Back to full fitness after an injury interrupted season, Bugiel was anticipating stepping back into the international fold after reaching ten goals in all competitions.
However, the global sporting shutdown has left the group on a knife edge with competition fierce to reach the AFC’s final qualifying round.
Incredibly, Lebanon, Turkmenistan and North & South Korea are separated by one point at the top of Group H with only Sri Lanka already eliminated with three games remaining.
Bugiel said: “I was confident of a recall. I’m fully fit and back among the goals.
“For the last qualifiers, I wasn’t fully fit and had recently become a father. It wasn’t the right time for me to be involved and away from my family.”
Anti-Government protests last year led to games in Beirut against both Korean nations being played behind closed doors, with both matches ending goalless.
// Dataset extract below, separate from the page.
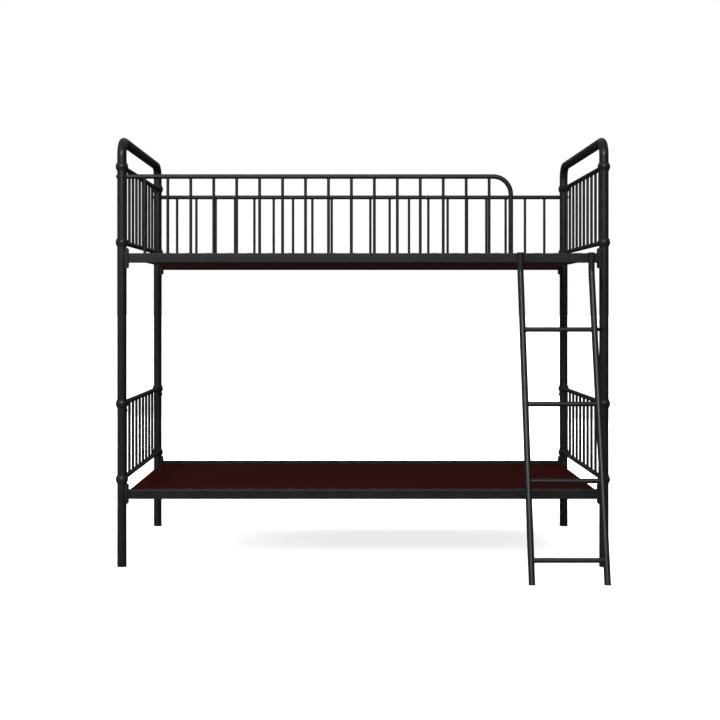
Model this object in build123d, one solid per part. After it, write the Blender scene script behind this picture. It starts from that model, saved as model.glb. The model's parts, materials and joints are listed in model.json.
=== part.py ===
from build123d import *
import math
import os

# A steel bunk bed for two single mattresses, one above the other, with a ladder that hooks on.
#
# Millimetres. X runs along the bed, the ladder side is -Y, +Z is up and the floor is Z = 0.
# The parts are drawn with the front posts on Y = 0 and the middle of the bed on X = 0. They are
# then moved along Y, so that the origin lies under the middle of the whole object, ladder included.

# ---- Bed ends: round posts, each upper pair joined over the top as one bent tube
BED_LENGTH = 1943.0
BED_DEPTH = 1016.0
POST_D = 38.0
POST_WALL = 1.2
HOOP_TOP_Z = 1716.5
HOOP_BEND_R = 60.0
SPLIT_Z = 657.0

# ---- Ball collars, and the cross bars and spindles of the four end panels
BALL_D = 50.5
COLLAR_D = 39.6
COLLAR_H = 35.0
BAR_D = 19.0
BAR_WALL = 1.2
LOWER_BAR_Z = (352.0, 657.0)
UPPER_BAR_Z = (1306.5, 1611.5)
SPINDLE_D = 12.0
SPINDLE_WALL = 1.0
SPINDLE_COUNT = 10

# ---- Side rails: box section, welded to a saddle at each end that is bolted to the post
RAIL_H = 38.5
RAIL_T = 25.0
RAIL_WALL = 1.5
RAIL_CORNER_R = 3.0
LOWER_RAIL_Z = 273.0
UPPER_RAIL_Z = 1224.5
SADDLE_H = 82.0
SADDLE_W = 38.0
SADDLE_INNER = 14.0
SADDLE_OUTER = 25.5
SADDLE_ROUND_R = 7.0
SADDLE_BOLT_OFFSET = 29.5

# ---- Decks: a panel for each mattress, carried by strap hangers that hook over the rails
DECK_T = 15.0
DECK_ABOVE_RAIL_FOOT = 8.0
DECK_END_GAP = 14.5
DECK_SIDE_GAP = 0.5
DECK_CORNER_R = 30.0
DECK_BEVEL_L = 52.0
DECK_TIP_T = 5.0
HANGER_PITCH = 82.8
HANGER_COUNT = 22
HANGER_W = 27.0
HANGER_T = 1.5
HANGER_TOP_START = 7.0
HANGER_FOOT_REACH = 34.0

# ---- Guards of the upper bed: a tube over balusters that stand on the rail
GUARD_Z = 1572.0
GUARD_PITCH = BED_LENGTH / 21
FRONT_BALUSTERS = 16
BACK_BALUSTERS = 20
GUARD_END_X = 596.1
GUARD_BEND_R = 71.0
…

Omar – with seven caps and an international goal to his name – played in the 2-0 away defeat in to North Korea last September and gave insight into the atmosphere in Pyongyang.
“It was totally surreal playing there. You’re totally cut off from everyone and everything you know – and always being watched. Playing in that situation with no support, with thousands in the stadium against you – it’s a bit intimidating to be honest. Everyone wants you to lose.”
“I’m lucky to go to these places but I’m not sure I’d want to go back.”
The Cedars are clearly improving and have taken points off all four opponents in Group H, including beating group leaders Turkmenistan in Beirut. With a single point between the two countries, the return fixture could prove critical to who goes through to the final stage. Games against Sri Lanka and South Korea also have to be rearranged.
He understands that football has to take a back seat in the current situation the world finds itself.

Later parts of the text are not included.